┌─ The records
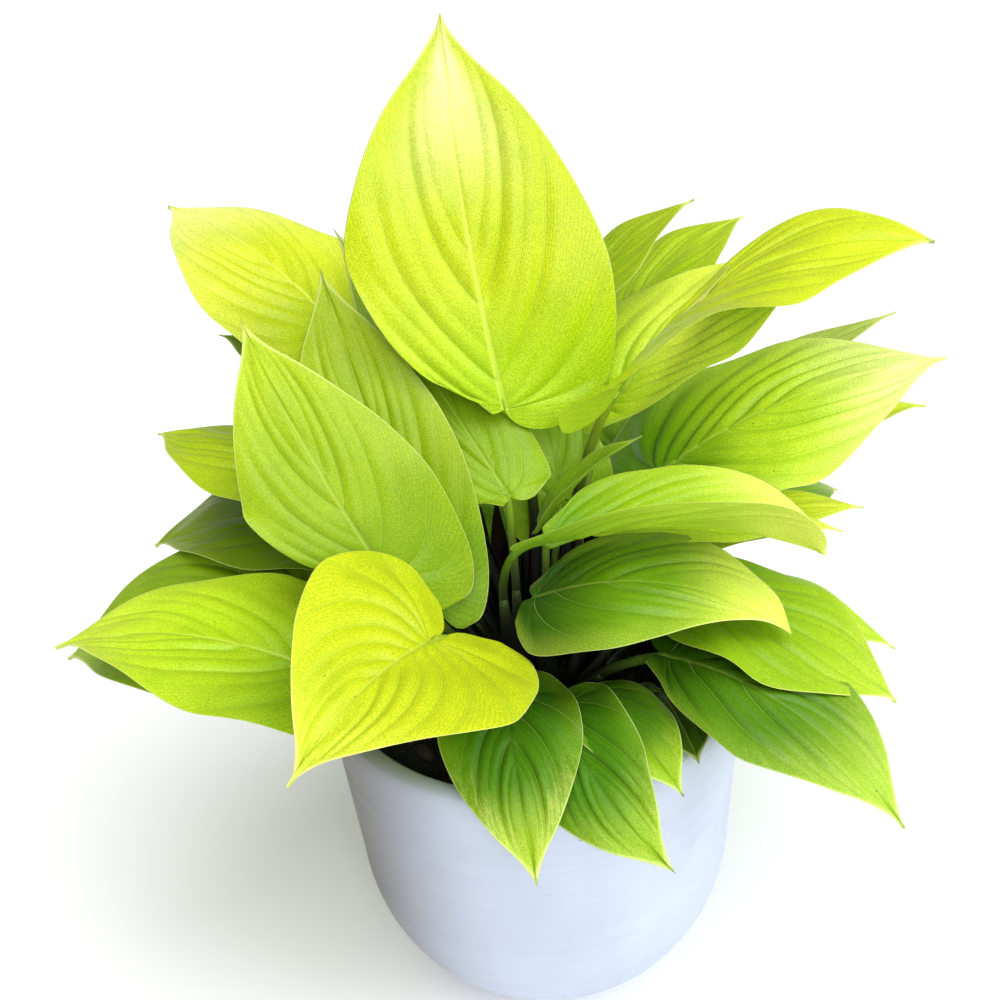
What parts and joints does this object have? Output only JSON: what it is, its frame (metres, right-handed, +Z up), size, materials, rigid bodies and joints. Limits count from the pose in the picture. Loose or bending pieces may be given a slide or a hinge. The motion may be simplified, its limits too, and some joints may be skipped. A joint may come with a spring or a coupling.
{
  "type": "potted lemon lime homalomena",
  "caption": "Compact aroid house plant with heart-shaped chartreuse and green leaves on slender stalks, growing from dark potting mix in a plain white round-bottomed pot.",
  "frame": {"origin": "centre of the pot's flat foot, on the surface the pot stands on", "axes": "+Z up along the pot's axis, -Y towards the side seen in the picture, +X to the right as seen from there"},
  "size_m": [0.3543, 0.3074, 0.3683],
  "materials": {
    "pot_ceramic": "matte white with faint turning marks and some green algae specks at the rim",
    "potting_mix": "moist, nearly black, crumbly",
    "chartreuse_leaf": "soft sheen with fine netted veins",
    "yellow_leaf": "soft sheen with fine netted veins",
    "lime_leaf": "soft sheen with fine netted veins",
    "fresh_green_leaf": "soft sheen with fine netted veins",
    "deep_green_leaf": "soft sheen with fine netted veins",
    "dark_leaf": "soft sheen with fine netted veins"
  },
  "bodies": {
    "root": {"pot": "pot_ceramic", "soil": "potting_mix", "crown_leaf": "chartreuse_leaf", "inner_left_leaf": "lime_leaf", "left_rear_leaf": "lime_leaf", "left_front_leaf": "lime_leaf", "heart_leaf": "yellow_leaf", "low_left_leaf": "lime_leaf", "low_left_under_leaf": "fresh_green_leaf", "mid_left_leaf": "deep_green_leaf", "small_left_leaf": "lime_leaf", "high_left_leaf": "lime_leaf", "small_high_left_leaf": "deep_green_leaf", "high_right_inner_leaf": "fresh_green_leaf", "high_right_outer_leaf": "fresh_green_leaf", "high_right_broad_leaf": "lime_leaf", "high_right_long_leaf": "lime_leaf", "right_broad_leaf": "lime_leaf", "right_back_leaf": "fresh_green_leaf", "right_under_leaf": "lime_leaf", "folded_right_leaf": "lime_leaf", "right_low_under_leaf": "deep_green_leaf", "right_yellow_tip_leaf": "lime_leaf", "centre_right_leaf": "fresh_green_leaf", "low_right_leaf": "fresh_green_leaf", "low_right_rear_leaf": "fresh_green_leaf", "low_right_front_leaf": "deep_green_leaf", "front_centre_leaf": "fresh_green_leaf", "front_right_leaf": "fresh_green_leaf", "front_right_under_leaf": "deep_green_leaf", "small_dark_leaf": "dark_leaf", "inner_dark_leaf": "deep_green_leaf", "narrow_young_leaf": "fresh_green_leaf", "back_left_leaf": "lime_leaf", "back_high_leaf": "lime_leaf", "back_right_leaf": "fresh_green_leaf", "back_low_left_leaf": "deep_green_leaf", "back_low_leaf": "deep_green_leaf", "back_low_right_leaf": "deep_green_leaf"}
  },
  "joints": []
}
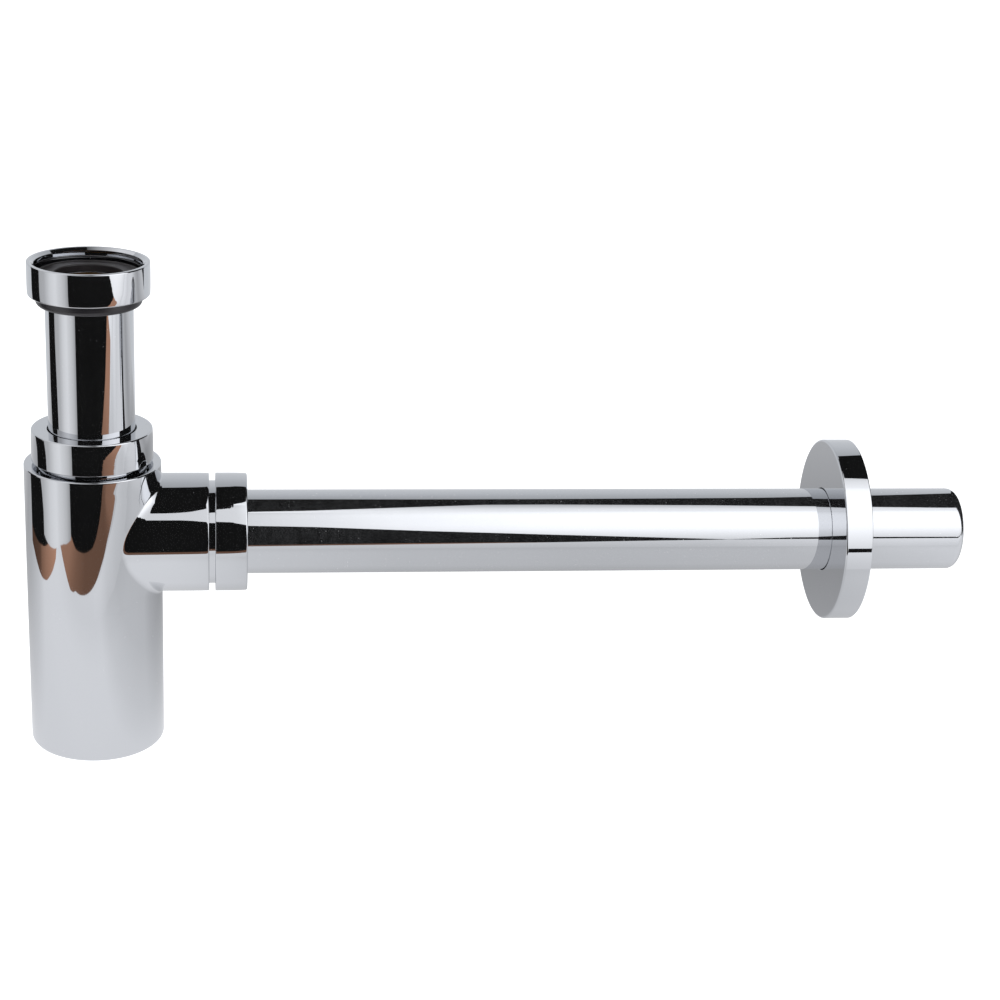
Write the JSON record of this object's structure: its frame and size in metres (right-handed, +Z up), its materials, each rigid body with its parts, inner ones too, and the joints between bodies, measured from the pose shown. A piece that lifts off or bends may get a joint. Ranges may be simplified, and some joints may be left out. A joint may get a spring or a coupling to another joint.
{
  "type": "bottle trap",
  "caption": "Chromed bottle trap for a basin: inlet tube with union nut, round bottle with side branch, wall pipe and round wall rosette.",
  "frame": {"origin": "on the bottle's axis, on the top face of the inlet washer, where the waste tail of the basin seats", "axes": "+Z up into the basin waste, +X along the outlet pipe to the wall, +Y to the left of someone looking along the pipe to the wall"},
  "size_m": [0.3628, 0.0708, 0.1899],
  "materials": {
    "polished_chrome": "mirror-polished chrome plate on brass",
    "washer_rubber": "smooth black rubber with a soft sheen",
    "seal_rubber": "matt black rubber",
    "bush_plastic": "smooth black plastic",
    "slip_ring_plastic": "plain white plastic",
    "dip_tube_plastic": "plain white moulded plastic"
  },
  "bodies": {
    "bottle": {"trap_body": "polished_chrome", "dip_tube": "dip_tube_plastic", "dip_tube_gasket": "seal_rubber"},
    "collar_seal": {"collar_cone_seal": "seal_rubber"},
    "inlet_tube": {"inlet_tube": "polished_chrome", "inlet_washer": "washer_rubber"},
    "inlet_bush": {"inlet_slip_ring": "bush_plastic"},
    "inlet_nut": {"inlet_nut": "polished_chrome"},
    "collar_ring": {"collar_slip_ring": "slip_ring_plastic"},
    "collar_nut": {"collar_nut": "polished_chrome"},
    "outlet_seal": {"outlet_cone_seal": "seal_rubber"},
    "outlet_pipe": {"outlet_pipe": "polished_chrome"},
    "rosette_grip": {"rosette_grip_ring": "seal_rubber"},
    "rosette": {"wall_rosette": "polished_chrome"},
    "outlet_ring": {"outlet_slip_ring": "slip_ring_plastic"},
    "outlet_nut": {"outlet_nut": "polished_chrome"}
  },
  "joints": [
    {"name": "tube_swivel", "type": "hinge", "parent": "bottle", "child": "collar_seal", "pos_m": [0, 0, -0.063], "axis": [0, 0, 1], "continuous": true},
    {"name": "tube_height", "type": "slide", "parent": "collar_seal", "child": "inlet_tube", "axis": [0, 0, 1], "range_m": [-0.025, 0.035]},
    {"name": "inlet_nut_slide", "type": "slide", "parent": "inlet_tube", "child": "inlet_bush", "axis": [0, 0, 1], "range_m": [-0.01, 0]},
    {"name": "inlet_nut_turn", "type": "hinge", "parent": "inlet_bush", "child": "inlet_nut", "pos_m": [0, 0, 0], "axis": [0, 0, 1], "continuous": true},
    {"name": "collar_nut_rise", "type": "slide", "parent": "bottle", "child": "collar_ring", "axis": [0, 0, 1], "range_m": [0, 0.0045]},
    {"name": "collar_nut_turn", "type": "hinge", "parent": "collar_ring", "child": "collar_nut", "pos_m": [0, 0, -0.065], "axis": [0, 0, 1], "range_deg": [0, 1080]},
    {"name": "pipe_swivel", "type": "hinge", "parent": "bottle", "child": "outlet_seal", "pos_m": [0.053, 0, -0.1008], "axis": [1, 0, 0], "continuous": true},
    {"name": "pipe_reach", "type": "slide", "parent": "outlet_seal", "child": "outlet_pipe", "axis": [1, 0, 0], "range_m": [-0.01, 0.008]},
    {"name": "rosette_slide", "type": "slide", "parent": "outlet_pipe", "child": "rosette_grip", "axis": [1, 0, 0], "range_m": [-0.19, 0.03]},
    {"name": "rosette_turn", "type": "hinge", "parent": "rosette_grip", "child": "rosette", "pos_m": [0.2885, 0, -0.1008], "axis": [1, 0, 0], "continuous": true},
    {"name": "outlet_nut_travel", "type": "slide", "parent": "bottle", "child": "outlet_ring", "axis": [1, 0, 0], "range_m": [0, 0.0045]},
    {"name": "outlet_nut_turn", "type": "hinge", "parent": "outlet_ring", "child": "outlet_nut", "pos_m": [0.0514, 0, -0.1008], "axis": [1, 0, 0], "range_deg": [0, 1080]}
  ],
  "couplings": [
    {"joint": "collar_nut_rise", "follows": "collar_nut_turn", "m_per_rad": 0.00023873},
    {"joint": "outlet_nut_travel", "follows": "outlet_nut_turn", "m_per_rad": 0.00023873}
  ]
}
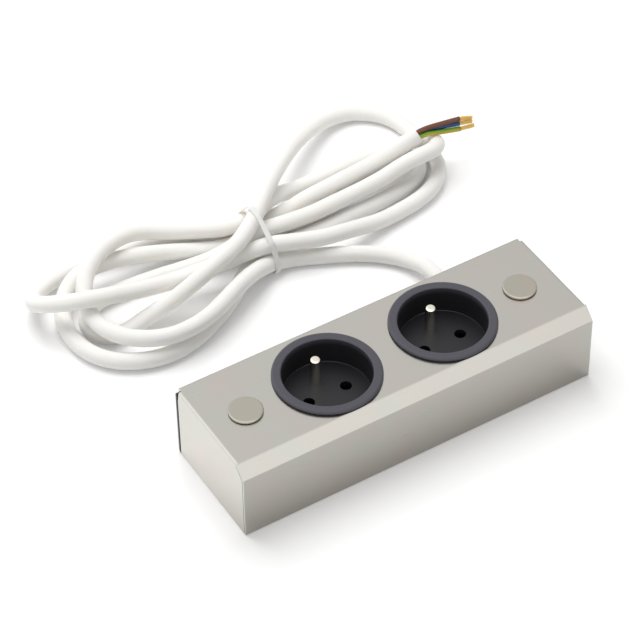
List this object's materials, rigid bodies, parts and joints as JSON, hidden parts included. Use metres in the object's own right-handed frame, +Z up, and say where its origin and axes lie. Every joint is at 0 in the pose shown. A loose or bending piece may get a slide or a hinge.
└─
■ **What is expected**:
Return the listing above in its exact form.

■ **Answer to the problem**:
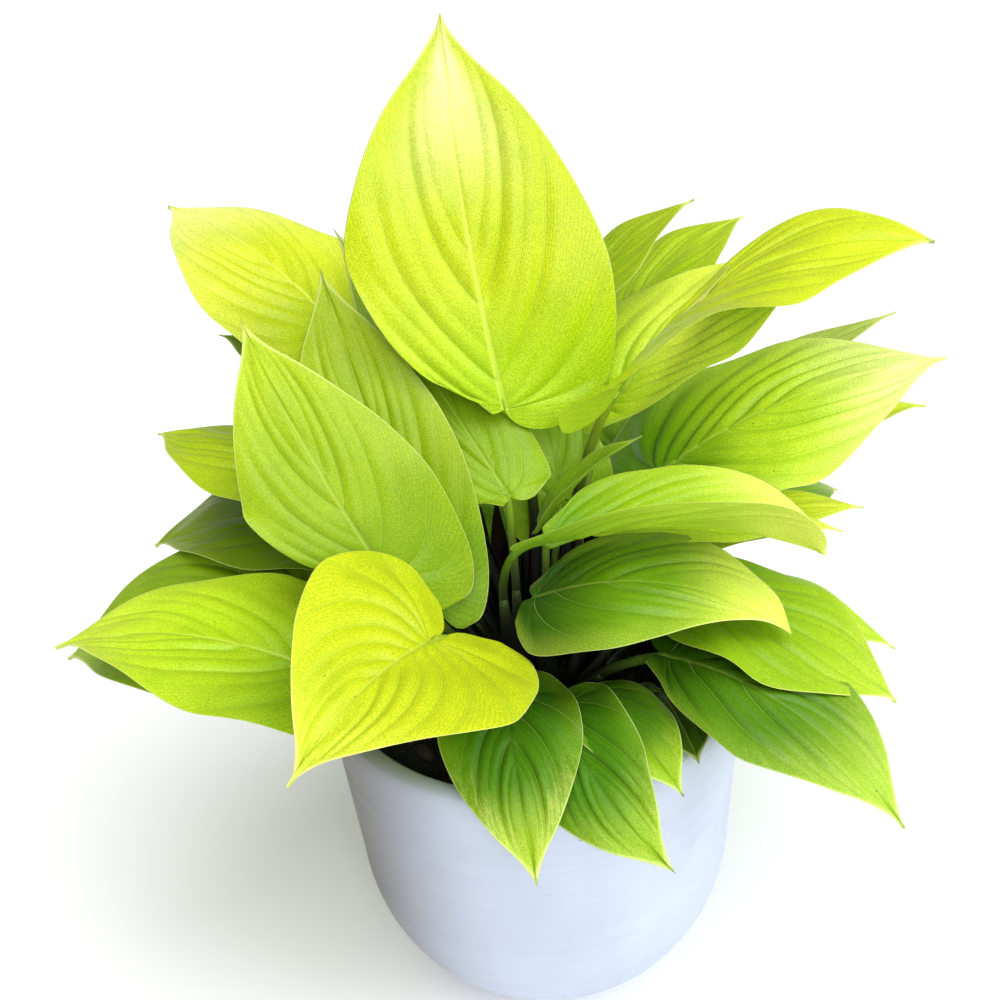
What parts and joints does this object have? Output only JSON: what it is, its frame (metres, right-handed, +Z up), size, materials, rigid bodies and joints. Limits count from the pose in the picture. Loose or bending pieces may be given a slide or a hinge. The motion may be simplified, its limits too, and some joints may be skipped. A joint may come with a spring or a coupling.
{
  "type": "potted lemon lime homalomena",
  "caption": "Compact aroid house plant with heart-shaped chartreuse and green leaves on slender stalks, growing from dark potting mix in a plain white round-bottomed pot.",
  "frame": {"origin": "centre of the pot's flat foot, on the surface the pot stands on", "axes": "+Z up along the pot's axis, -Y towards the side seen in the picture, +X to the right as seen from there"},
  "size_m": [0.3543, 0.3074, 0.3683],
  "materials": {
    "pot_ceramic": "matte white with faint turning marks and some green algae specks at the rim",
    "potting_mix": "moist, nearly black, crumbly",
    "chartreuse_leaf": "soft sheen with fine netted veins",
    "yellow_leaf": "soft sheen with fine netted veins",
    "lime_leaf": "soft sheen with fine netted veins",
    "fresh_green_leaf": "soft sheen with fine netted veins",
    "deep_green_leaf": "soft sheen with fine netted veins",
    "dark_leaf": "soft sheen with fine netted veins"
  },
  "bodies": {
    "root": {"pot": "pot_ceramic", "soil": "potting_mix", "crown_leaf": "chartreuse_leaf", "inner_left_leaf": "lime_leaf", "left_rear_leaf": "lime_leaf", "left_front_leaf": "lime_leaf", "heart_leaf": "yellow_leaf", "low_left_leaf": "lime_leaf", "low_left_under_leaf": "fresh_green_leaf", "mid_left_leaf": "deep_green_leaf", "small_left_leaf": "lime_leaf", "high_left_leaf": "lime_leaf", "small_high_left_leaf": "deep_green_leaf", "high_right_inner_leaf": "fresh_green_leaf", "high_right_outer_leaf": "fresh_green_leaf", "high_right_broad_leaf": "lime_leaf", "high_right_long_leaf": "lime_leaf", "right_broad_leaf": "lime_leaf", "right_back_leaf": "fresh_green_leaf", "right_under_leaf": "lime_leaf", "folded_right_leaf": "lime_leaf", "right_low_under_leaf": "deep_green_leaf", "right_yellow_tip_leaf": "lime_leaf", "centre_right_leaf": "fresh_green_leaf", "low_right_leaf": "fresh_green_leaf", "low_right_rear_leaf": "fresh_green_leaf", "low_right_front_leaf": "deep_green_leaf", "front_centre_leaf": "fresh_green_leaf", "front_right_leaf": "fresh_green_leaf", "front_right_under_leaf": "deep_green_leaf", "small_dark_leaf": "dark_leaf", "inner_dark_leaf": "deep_green_leaf", "narrow_young_leaf": "fresh_green_leaf", "back_left_leaf": "lime_leaf", "back_high_leaf": "lime_leaf", "back_right_leaf": "fresh_green_leaf", "back_low_left_leaf": "deep_green_leaf", "back_low_leaf": "deep_green_leaf", "back_low_right_leaf": "deep_green_leaf"}
  },
  "joints": []
}
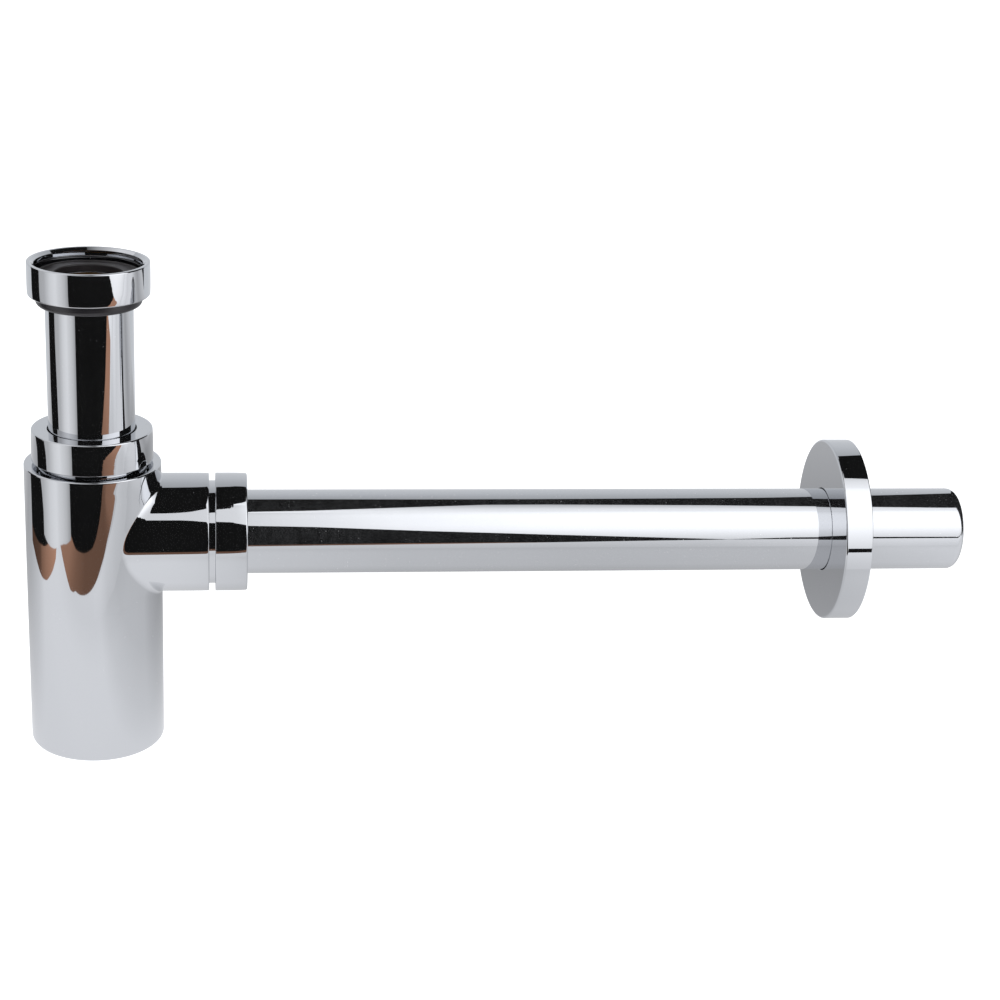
Write the JSON record of this object's structure: its frame and size in metres (right-handed, +Z up), its materials, each rigid body with its parts, inner ones too, and the joints between bodies, measured from the pose shown. A piece that lifts off or bends may get a joint. Ranges may be simplified, and some joints may be left out. A joint may get a spring or a coupling to another joint.
{
  "type": "bottle trap",
  "caption": "Chromed bottle trap for a basin: inlet tube with union nut, round bottle with side branch, wall pipe and round wall rosette.",
  "frame": {"origin": "on the bottle's axis, on the top face of the inlet washer, where the waste tail of the basin seats", "axes": "+Z up into the basin waste, +X along the outlet pipe to the wall, +Y to the left of someone looking along the pipe to the wall"},
  "size_m": [0.3628, 0.0708, 0.1899],
  "materials": {
    "polished_chrome": "mirror-polished chrome plate on brass",
    "washer_rubber": "smooth black rubber with a soft sheen",
    "seal_rubber": "matt black rubber",
    "bush_plastic": "smooth black plastic",
    "slip_ring_plastic": "plain white plastic",
    "dip_tube_plastic": "plain white moulded plastic"
  },
  "bodies": {
    "bottle": {"trap_body": "polished_chrome", "dip_tube": "dip_tube_plastic", "dip_tube_gasket": "seal_rubber"},
    "collar_seal": {"collar_cone_seal": "seal_rubber"},
    "inlet_tube": {"inlet_tube": "polished_chrome", "inlet_washer": "washer_rubber"},
    "inlet_bush": {"inlet_slip_ring": "bush_plastic"},
    "inlet_nut": {"inlet_nut": "polished_chrome"},
    "collar_ring": {"collar_slip_ring": "slip_ring_plastic"},
    "collar_nut": {"collar_nut": "polished_chrome"},
    "outlet_seal": {"outlet_cone_seal": "seal_rubber"},
    "outlet_pipe": {"outlet_pipe": "polished_chrome"},
    "rosette_grip": {"rosette_grip_ring": "seal_rubber"},
    "rosette": {"wall_rosette": "polished_chrome"},
    "outlet_ring": {"outlet_slip_ring": "slip_ring_plastic"},
    "outlet_nut": {"outlet_nut": "polished_chrome"}
  },
  "joints": [
    {"name": "tube_swivel", "type": "hinge", "parent": "bottle", "child": "collar_seal", "pos_m": [0, 0, -0.063], "axis": [0, 0, 1], "continuous": true},
    {"name": "tube_height", "type": "slide", "parent": "collar_seal", "child": "inlet_tube", "axis": [0, 0, 1], "range_m": [-0.025, 0.035]},
    {"name": "inlet_nut_slide", "type": "slide", "parent": "inlet_tube", "child": "inlet_bush", "axis": [0, 0, 1], "range_m": [-0.01, 0]},
    {"name": "inlet_nut_turn", "type": "hinge", "parent": "inlet_bush", "child": "inlet_nut", "pos_m": [0, 0, 0], "axis": [0, 0, 1], "continuous": true},
    {"name": "collar_nut_rise", "type": "slide", "parent": "bottle", "child": "collar_ring", "axis": [0, 0, 1], "range_m": [0, 0.0045]},
    {"name": "collar_nut_turn", "type": "hinge", "parent": "collar_ring", "child": "collar_nut", "pos_m": [0, 0, -0.065], "axis": [0, 0, 1], "range_deg": [0, 1080]},
    {"name": "pipe_swivel", "type": "hinge", "parent": "bottle", "child": "outlet_seal", "pos_m": [0.053, 0, -0.1008], "axis": [1, 0, 0], "continuous": true},
    {"name": "pipe_reach", "type": "slide", "parent": "outlet_seal", "child": "outlet_pipe", "axis": [1, 0, 0], "range_m": [-0.01, 0.008]},
    {"name": "rosette_slide", "type": "slide", "parent": "outlet_pipe", "child": "rosette_grip", "axis": [1, 0, 0], "range_m": [-0.19, 0.03]},
    {"name": "rosette_turn", "type": "hinge", "parent": "rosette_grip", "child": "rosette", "pos_m": [0.2885, 0, -0.1008], "axis": [1, 0, 0], "continuous": true},
    {"name": "outlet_nut_travel", "type": "slide", "parent": "bottle", "child": "outlet_ring", "axis": [1, 0, 0], "range_m": [0, 0.0045]},
    {"name": "outlet_nut_turn", "type": "hinge", "parent": "outlet_ring", "child": "outlet_nut", "pos_m": [0.0514, 0, -0.1008], "axis": [1, 0, 0], "range_deg": [0, 1080]}
  ],
  "couplings": [
    {"joint": "collar_nut_rise", "follows": "collar_nut_turn", "m_per_rad": 0.00023873},
    {"joint": "outlet_nut_travel", "follows": "outlet_nut_turn", "m_per_rad": 0.00023873}
  ]
}
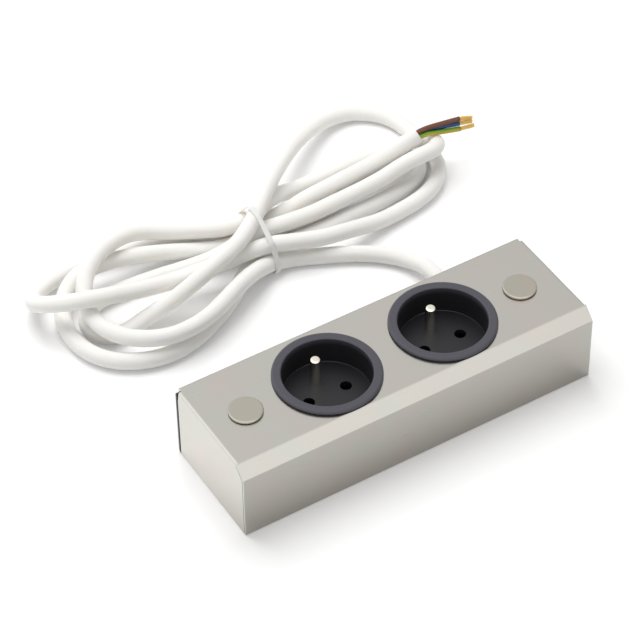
List this object's materials, rigid bodies, parts and joints as JSON, hidden parts included. Use metres in the object's own right-handed frame, +Z up, and say where its origin and axes lie. Every joint is at 0 in the pose shown. A loose or bending piece may get a slide or a hinge.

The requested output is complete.